• [The task] Take the line that contains "# Checks before anything is written" and all lines after it, up to and including the last line of the data, and write them out exactly; nothing else belongs in the answer.

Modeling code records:
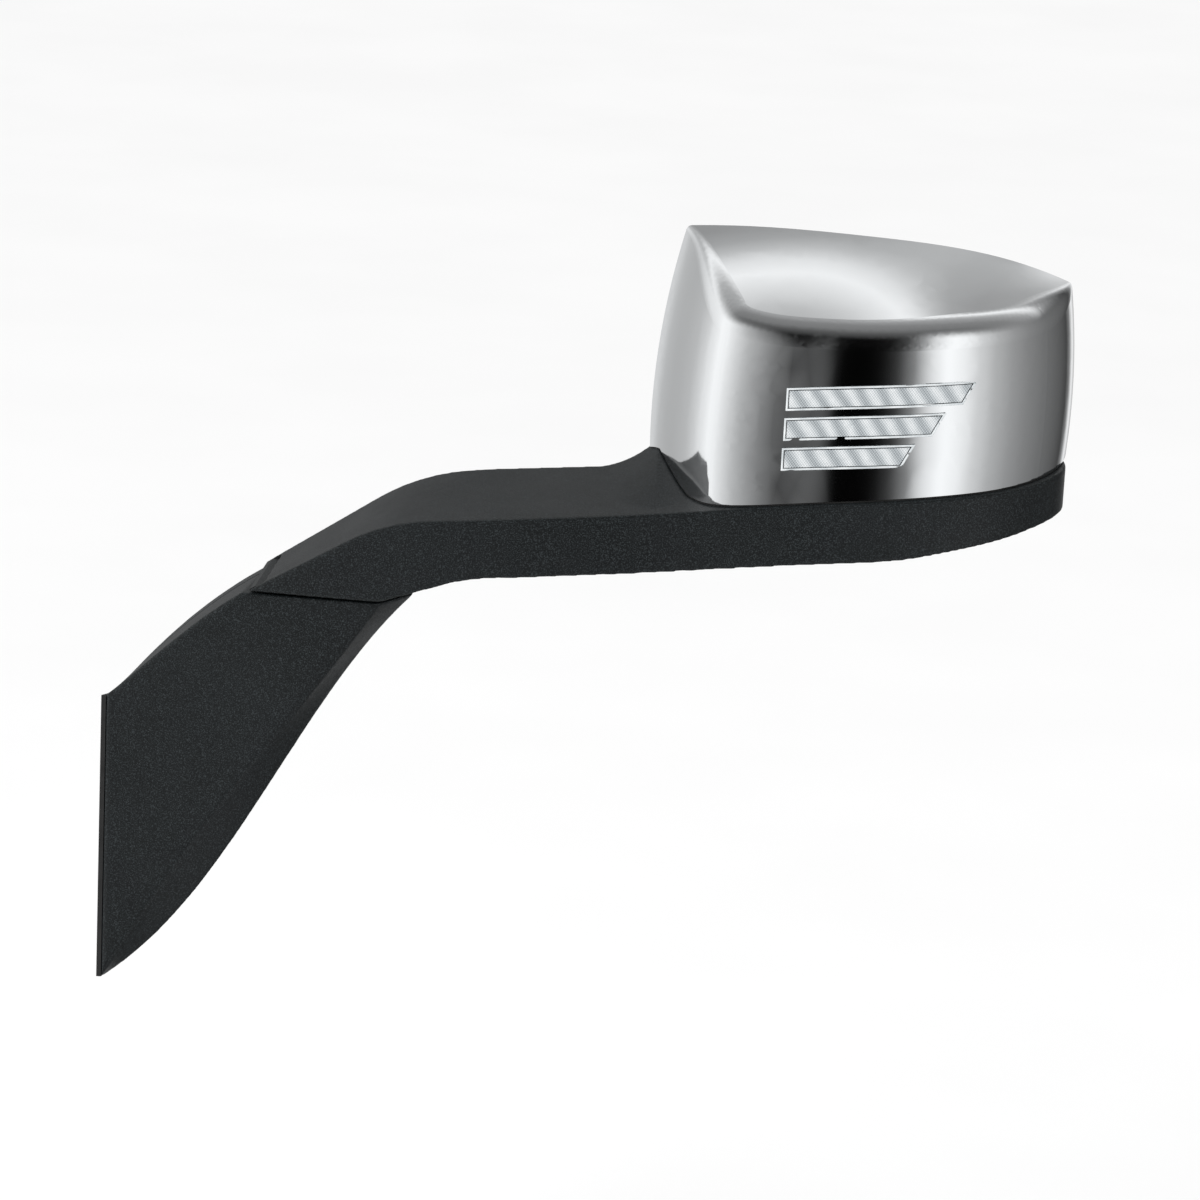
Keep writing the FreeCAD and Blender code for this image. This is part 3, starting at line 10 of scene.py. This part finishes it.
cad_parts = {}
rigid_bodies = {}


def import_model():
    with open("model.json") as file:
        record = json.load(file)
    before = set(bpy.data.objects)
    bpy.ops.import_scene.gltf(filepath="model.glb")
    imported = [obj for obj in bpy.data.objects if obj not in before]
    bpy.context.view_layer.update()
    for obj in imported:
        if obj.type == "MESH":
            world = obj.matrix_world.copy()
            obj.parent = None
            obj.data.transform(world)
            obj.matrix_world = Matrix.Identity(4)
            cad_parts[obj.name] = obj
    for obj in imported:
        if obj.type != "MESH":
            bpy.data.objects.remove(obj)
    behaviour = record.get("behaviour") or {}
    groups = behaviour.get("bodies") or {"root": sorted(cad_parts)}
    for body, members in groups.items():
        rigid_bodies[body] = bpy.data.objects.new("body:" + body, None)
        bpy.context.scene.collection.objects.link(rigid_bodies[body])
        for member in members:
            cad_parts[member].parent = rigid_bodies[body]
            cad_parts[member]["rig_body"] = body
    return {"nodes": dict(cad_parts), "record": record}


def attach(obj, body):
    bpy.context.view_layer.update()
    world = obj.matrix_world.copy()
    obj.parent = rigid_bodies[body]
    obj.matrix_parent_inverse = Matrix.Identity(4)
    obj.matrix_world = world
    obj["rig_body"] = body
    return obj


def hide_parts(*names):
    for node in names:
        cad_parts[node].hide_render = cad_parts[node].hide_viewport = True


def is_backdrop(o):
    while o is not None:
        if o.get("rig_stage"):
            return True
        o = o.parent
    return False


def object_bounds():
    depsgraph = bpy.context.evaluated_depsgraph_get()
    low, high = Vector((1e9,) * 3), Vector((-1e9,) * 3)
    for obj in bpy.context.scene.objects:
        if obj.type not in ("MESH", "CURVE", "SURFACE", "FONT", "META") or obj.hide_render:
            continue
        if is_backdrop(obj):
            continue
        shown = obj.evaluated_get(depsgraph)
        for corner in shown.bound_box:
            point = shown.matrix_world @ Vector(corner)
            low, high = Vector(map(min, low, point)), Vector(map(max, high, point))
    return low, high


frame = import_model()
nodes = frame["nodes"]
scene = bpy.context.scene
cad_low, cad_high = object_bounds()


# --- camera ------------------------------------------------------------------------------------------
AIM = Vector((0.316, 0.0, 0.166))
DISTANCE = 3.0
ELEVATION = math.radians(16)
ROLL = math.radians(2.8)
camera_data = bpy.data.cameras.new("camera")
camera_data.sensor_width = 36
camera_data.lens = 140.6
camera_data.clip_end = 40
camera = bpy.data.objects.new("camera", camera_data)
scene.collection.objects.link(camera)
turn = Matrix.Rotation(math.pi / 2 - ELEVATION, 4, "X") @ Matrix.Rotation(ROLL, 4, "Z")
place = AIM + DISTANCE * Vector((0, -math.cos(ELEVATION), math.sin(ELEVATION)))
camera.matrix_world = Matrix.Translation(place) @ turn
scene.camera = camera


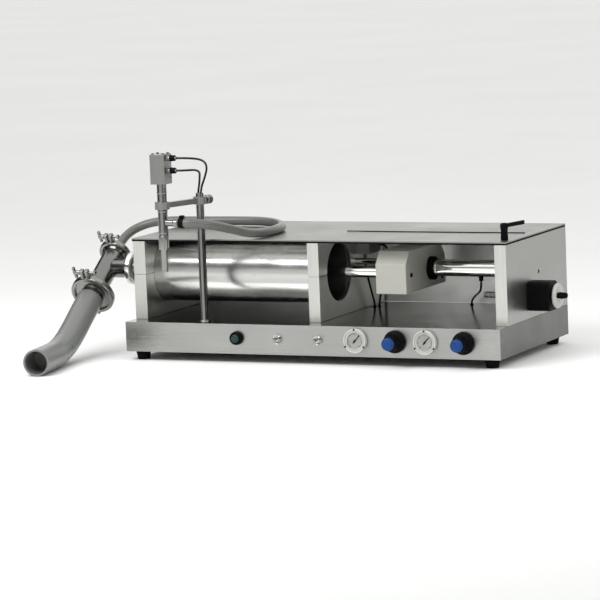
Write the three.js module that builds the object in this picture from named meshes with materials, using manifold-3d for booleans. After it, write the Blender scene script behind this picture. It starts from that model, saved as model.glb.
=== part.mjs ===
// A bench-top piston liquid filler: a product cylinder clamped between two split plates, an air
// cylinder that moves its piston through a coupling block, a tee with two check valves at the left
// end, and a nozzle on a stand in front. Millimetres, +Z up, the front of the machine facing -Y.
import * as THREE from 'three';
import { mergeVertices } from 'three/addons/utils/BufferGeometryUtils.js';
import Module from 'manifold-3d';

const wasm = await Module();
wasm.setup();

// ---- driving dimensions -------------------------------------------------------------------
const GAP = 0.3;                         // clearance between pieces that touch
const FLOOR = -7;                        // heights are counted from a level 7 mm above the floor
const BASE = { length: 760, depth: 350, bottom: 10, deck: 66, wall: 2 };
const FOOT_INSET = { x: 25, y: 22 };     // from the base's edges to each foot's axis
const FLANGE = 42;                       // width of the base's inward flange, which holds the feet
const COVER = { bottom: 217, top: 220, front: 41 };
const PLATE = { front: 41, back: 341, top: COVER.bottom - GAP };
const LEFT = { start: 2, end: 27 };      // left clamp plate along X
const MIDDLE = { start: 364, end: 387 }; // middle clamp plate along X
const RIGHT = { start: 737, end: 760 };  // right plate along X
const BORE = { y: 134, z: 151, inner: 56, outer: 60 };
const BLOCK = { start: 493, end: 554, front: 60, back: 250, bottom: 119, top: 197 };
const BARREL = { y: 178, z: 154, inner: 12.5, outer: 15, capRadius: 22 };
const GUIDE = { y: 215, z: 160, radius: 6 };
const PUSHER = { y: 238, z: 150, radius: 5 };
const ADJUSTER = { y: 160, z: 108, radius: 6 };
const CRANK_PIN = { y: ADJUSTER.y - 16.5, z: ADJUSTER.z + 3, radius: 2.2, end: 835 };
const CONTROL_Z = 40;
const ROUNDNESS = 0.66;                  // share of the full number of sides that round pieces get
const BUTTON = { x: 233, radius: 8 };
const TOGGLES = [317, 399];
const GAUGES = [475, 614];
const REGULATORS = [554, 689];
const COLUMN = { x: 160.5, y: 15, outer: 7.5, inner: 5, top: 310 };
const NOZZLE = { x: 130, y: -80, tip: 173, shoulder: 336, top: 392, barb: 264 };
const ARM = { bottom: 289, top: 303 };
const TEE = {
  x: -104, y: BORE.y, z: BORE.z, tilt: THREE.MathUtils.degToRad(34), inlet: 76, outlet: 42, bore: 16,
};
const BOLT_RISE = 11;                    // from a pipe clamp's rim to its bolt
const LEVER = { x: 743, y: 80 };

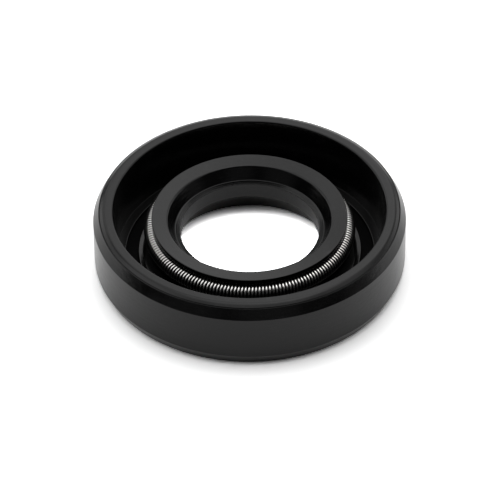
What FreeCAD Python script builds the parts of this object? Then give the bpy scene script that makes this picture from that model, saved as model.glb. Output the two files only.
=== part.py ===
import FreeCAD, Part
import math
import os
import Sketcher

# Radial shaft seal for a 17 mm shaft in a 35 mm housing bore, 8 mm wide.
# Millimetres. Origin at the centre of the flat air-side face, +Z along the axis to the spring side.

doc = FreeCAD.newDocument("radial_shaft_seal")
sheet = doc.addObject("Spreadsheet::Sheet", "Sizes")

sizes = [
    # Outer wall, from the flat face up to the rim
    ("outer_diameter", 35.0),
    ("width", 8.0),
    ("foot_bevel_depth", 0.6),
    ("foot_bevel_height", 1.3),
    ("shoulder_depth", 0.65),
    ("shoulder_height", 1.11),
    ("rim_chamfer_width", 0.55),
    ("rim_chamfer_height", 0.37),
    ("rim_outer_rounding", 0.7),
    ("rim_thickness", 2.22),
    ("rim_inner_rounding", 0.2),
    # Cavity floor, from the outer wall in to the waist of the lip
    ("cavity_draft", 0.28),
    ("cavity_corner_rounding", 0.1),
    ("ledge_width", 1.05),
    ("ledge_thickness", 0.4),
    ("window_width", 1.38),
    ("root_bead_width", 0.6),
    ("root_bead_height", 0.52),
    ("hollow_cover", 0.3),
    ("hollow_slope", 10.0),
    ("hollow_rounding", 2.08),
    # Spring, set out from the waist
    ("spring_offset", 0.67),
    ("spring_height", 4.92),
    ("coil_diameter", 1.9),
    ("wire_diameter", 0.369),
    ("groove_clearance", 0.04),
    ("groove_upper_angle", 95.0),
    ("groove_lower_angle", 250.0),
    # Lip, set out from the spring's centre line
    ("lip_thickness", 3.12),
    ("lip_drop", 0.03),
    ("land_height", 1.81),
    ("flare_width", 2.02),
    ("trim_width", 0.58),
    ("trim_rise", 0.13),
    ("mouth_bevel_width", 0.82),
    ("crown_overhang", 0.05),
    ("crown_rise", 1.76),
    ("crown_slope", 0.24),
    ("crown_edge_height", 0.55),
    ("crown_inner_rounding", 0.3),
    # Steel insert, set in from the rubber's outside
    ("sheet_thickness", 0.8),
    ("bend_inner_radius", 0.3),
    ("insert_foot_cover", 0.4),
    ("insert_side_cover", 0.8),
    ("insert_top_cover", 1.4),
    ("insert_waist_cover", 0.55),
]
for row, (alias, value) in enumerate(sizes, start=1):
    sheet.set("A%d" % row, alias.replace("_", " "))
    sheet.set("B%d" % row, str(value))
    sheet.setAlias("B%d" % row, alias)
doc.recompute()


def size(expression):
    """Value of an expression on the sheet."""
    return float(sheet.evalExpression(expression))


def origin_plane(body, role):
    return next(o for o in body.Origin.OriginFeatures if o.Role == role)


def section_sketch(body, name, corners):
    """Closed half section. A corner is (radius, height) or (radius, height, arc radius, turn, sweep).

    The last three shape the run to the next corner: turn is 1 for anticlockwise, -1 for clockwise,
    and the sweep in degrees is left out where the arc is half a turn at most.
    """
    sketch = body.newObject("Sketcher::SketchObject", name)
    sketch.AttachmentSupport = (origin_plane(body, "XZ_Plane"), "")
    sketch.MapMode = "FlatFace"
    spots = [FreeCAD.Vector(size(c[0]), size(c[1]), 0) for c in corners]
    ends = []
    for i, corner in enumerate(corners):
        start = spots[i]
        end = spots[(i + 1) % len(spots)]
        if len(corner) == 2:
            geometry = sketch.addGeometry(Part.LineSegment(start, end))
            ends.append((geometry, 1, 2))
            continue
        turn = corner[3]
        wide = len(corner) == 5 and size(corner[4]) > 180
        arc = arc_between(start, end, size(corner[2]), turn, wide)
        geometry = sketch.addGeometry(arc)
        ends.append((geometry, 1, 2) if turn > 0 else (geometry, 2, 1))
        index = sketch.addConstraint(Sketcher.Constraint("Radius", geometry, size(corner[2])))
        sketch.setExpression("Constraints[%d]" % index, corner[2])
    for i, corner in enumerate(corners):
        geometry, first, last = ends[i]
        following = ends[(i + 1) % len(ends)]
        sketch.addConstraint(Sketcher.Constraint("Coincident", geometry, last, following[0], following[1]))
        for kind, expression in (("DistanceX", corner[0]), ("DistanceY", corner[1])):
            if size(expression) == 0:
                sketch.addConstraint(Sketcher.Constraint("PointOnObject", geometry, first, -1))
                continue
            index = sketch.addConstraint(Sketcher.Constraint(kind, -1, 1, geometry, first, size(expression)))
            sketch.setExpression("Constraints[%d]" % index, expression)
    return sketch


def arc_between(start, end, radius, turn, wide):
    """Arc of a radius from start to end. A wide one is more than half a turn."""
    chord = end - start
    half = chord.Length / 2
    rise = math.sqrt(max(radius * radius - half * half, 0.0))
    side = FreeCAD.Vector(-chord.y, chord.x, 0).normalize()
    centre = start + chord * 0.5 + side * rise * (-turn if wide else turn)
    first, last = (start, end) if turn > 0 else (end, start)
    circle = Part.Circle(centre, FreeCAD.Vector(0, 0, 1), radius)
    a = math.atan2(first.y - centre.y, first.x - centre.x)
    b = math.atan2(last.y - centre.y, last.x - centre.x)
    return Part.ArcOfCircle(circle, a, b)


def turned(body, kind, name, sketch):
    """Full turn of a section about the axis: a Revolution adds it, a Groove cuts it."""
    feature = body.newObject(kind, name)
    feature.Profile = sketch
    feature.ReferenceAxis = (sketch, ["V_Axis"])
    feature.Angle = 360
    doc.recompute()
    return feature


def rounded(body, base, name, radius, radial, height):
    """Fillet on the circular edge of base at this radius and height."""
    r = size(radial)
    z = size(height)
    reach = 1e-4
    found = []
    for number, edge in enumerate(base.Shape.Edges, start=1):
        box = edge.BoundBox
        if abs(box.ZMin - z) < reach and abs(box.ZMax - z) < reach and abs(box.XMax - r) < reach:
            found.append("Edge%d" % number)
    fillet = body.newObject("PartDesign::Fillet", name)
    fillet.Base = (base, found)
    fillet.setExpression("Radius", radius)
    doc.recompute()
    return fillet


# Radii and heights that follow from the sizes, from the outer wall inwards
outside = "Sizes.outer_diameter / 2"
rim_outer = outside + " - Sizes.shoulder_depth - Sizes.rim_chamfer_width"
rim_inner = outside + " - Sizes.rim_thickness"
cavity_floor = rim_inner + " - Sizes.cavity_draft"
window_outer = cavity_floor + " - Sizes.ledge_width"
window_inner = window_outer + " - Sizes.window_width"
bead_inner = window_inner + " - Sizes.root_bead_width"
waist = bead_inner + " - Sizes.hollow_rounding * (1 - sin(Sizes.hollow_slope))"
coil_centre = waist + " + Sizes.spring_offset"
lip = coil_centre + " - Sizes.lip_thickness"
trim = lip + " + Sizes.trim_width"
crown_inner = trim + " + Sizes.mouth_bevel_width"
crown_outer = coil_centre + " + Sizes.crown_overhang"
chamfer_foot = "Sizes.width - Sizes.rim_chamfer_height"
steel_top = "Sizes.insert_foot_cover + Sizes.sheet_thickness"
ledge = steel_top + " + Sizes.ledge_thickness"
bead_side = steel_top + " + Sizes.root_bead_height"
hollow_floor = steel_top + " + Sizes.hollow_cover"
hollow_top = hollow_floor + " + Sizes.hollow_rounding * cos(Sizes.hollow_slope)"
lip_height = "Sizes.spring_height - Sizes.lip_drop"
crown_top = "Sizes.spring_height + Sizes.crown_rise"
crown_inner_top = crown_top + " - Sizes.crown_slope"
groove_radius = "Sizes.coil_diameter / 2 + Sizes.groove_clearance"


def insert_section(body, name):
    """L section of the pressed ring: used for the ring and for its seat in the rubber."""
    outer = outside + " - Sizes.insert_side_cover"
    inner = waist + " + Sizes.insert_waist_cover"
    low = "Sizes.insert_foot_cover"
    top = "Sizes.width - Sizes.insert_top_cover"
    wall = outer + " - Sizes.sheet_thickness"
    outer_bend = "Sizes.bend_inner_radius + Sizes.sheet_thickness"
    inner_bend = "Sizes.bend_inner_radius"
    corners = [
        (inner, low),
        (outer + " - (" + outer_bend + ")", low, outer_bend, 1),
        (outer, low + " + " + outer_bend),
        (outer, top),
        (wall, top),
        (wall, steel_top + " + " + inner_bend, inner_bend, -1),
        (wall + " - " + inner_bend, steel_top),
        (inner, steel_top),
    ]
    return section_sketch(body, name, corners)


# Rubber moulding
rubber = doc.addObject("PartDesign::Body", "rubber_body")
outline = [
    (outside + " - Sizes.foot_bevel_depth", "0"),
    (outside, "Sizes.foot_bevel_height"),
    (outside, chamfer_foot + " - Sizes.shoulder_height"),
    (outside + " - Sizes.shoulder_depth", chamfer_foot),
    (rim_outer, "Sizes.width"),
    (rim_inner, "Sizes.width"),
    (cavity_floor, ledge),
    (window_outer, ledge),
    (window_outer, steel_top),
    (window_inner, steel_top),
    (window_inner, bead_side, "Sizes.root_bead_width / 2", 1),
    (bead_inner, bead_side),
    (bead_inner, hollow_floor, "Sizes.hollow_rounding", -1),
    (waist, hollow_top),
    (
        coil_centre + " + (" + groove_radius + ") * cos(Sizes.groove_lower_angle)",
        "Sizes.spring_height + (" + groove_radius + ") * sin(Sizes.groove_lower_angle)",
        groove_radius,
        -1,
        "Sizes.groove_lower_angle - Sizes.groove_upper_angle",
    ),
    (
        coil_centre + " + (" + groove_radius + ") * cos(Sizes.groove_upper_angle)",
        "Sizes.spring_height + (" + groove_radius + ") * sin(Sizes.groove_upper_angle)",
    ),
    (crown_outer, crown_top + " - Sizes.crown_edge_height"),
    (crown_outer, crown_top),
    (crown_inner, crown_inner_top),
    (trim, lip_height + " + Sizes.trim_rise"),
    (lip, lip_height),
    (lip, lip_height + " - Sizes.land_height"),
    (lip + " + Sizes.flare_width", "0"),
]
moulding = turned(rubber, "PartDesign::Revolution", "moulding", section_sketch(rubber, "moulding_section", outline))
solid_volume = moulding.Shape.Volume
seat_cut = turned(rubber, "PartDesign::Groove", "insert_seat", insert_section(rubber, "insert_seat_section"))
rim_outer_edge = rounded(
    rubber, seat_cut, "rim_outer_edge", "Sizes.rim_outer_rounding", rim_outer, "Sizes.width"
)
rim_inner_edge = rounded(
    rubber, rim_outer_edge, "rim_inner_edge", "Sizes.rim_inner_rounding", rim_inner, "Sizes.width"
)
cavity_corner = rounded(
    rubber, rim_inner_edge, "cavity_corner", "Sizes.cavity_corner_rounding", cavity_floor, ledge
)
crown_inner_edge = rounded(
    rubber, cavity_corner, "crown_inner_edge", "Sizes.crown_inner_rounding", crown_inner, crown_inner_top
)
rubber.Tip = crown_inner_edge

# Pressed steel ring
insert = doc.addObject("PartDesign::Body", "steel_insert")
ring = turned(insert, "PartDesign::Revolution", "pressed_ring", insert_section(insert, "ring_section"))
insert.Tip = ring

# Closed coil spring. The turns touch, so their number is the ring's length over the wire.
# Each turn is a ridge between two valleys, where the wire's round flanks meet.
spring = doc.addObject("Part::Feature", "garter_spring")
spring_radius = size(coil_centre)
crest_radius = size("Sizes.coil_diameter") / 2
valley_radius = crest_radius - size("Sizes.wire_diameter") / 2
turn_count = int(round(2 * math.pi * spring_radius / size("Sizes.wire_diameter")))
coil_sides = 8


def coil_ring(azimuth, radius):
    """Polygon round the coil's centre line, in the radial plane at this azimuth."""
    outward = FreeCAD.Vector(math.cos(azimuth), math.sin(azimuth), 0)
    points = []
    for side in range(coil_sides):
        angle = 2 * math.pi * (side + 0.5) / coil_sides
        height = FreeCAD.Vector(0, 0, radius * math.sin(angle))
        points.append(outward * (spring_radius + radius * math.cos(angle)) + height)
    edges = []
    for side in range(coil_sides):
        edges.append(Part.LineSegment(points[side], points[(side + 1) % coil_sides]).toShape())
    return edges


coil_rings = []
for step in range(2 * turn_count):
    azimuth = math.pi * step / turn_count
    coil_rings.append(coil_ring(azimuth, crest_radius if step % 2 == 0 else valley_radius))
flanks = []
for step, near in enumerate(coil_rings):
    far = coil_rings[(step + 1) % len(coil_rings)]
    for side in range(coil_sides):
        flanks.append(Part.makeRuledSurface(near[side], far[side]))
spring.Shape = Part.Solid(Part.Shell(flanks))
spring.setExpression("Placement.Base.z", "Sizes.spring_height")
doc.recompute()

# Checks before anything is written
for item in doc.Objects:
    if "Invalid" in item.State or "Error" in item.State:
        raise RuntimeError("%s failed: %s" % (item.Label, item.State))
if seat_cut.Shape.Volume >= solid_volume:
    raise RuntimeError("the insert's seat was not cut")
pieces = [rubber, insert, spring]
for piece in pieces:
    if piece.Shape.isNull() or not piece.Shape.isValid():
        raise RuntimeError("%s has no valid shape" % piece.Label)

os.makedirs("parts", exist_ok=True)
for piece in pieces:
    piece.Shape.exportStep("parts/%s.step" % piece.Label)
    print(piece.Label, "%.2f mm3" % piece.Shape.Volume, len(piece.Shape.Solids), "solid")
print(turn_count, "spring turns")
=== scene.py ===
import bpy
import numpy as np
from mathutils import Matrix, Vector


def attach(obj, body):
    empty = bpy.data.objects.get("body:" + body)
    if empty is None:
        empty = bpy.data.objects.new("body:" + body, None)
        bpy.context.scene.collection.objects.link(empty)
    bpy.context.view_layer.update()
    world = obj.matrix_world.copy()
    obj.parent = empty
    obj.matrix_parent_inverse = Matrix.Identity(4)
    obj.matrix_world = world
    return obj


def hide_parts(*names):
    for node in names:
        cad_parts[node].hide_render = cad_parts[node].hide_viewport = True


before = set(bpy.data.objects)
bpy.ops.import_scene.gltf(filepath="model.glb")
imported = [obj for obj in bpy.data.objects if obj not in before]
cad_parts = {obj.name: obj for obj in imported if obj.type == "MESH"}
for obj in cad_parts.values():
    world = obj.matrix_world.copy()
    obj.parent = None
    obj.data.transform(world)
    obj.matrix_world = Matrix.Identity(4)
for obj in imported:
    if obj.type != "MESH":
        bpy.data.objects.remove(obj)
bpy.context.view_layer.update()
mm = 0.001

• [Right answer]
# Checks before anything is written
for item in doc.Objects:
    if "Invalid" in item.State or "Error" in item.State:
        raise RuntimeError("%s failed: %s" % (item.Label, item.State))
if seat_cut.Shape.Volume >= solid_volume:
    raise RuntimeError("the insert's seat was not cut")
pieces = [rubber, insert, spring]
for piece in pieces:
    if piece.Shape.isNull() or not piece.Shape.isValid():
        raise RuntimeError("%s has no valid shape" % piece.Label)

os.makedirs("parts", exist_ok=True)
for piece in pieces:
    piece.Shape.exportStep("parts/%s.step" % piece.Label)
    print(piece.Label, "%.2f mm3" % piece.Shape.Volume, len(piece.Shape.Solids), "solid")
print(turn_count, "spring turns")
=== scene.py ===
import bpy
import numpy as np
from mathutils import Matrix, Vector


def attach(obj, body):
    empty = bpy.data.objects.get("body:" + body)
    if empty is None:
        empty = bpy.data.objects.new("body:" + body, None)
        bpy.context.scene.collection.objects.link(empty)
    bpy.context.view_layer.update()
    world = obj.matrix_world.copy()
    obj.parent = empty
    obj.matrix_parent_inverse = Matrix.Identity(4)
    obj.matrix_world = world
    return obj


def hide_parts(*names):
    for node in names:
        cad_parts[node].hide_render = cad_parts[node].hide_viewport = True


before = set(bpy.data.objects)
bpy.ops.import_scene.gltf(filepath="model.glb")
imported = [obj for obj in bpy.data.objects if obj not in before]
cad_parts = {obj.name: obj for obj in imported if obj.type == "MESH"}
for obj in cad_parts.values():
    world = obj.matrix_world.copy()
    obj.parent = None
    obj.data.transform(world)
    obj.matrix_world = Matrix.Identity(4)
for obj in imported:
    if obj.type != "MESH":
        bpy.data.objects.remove(obj)
bpy.context.view_layer.update()
mm = 0.001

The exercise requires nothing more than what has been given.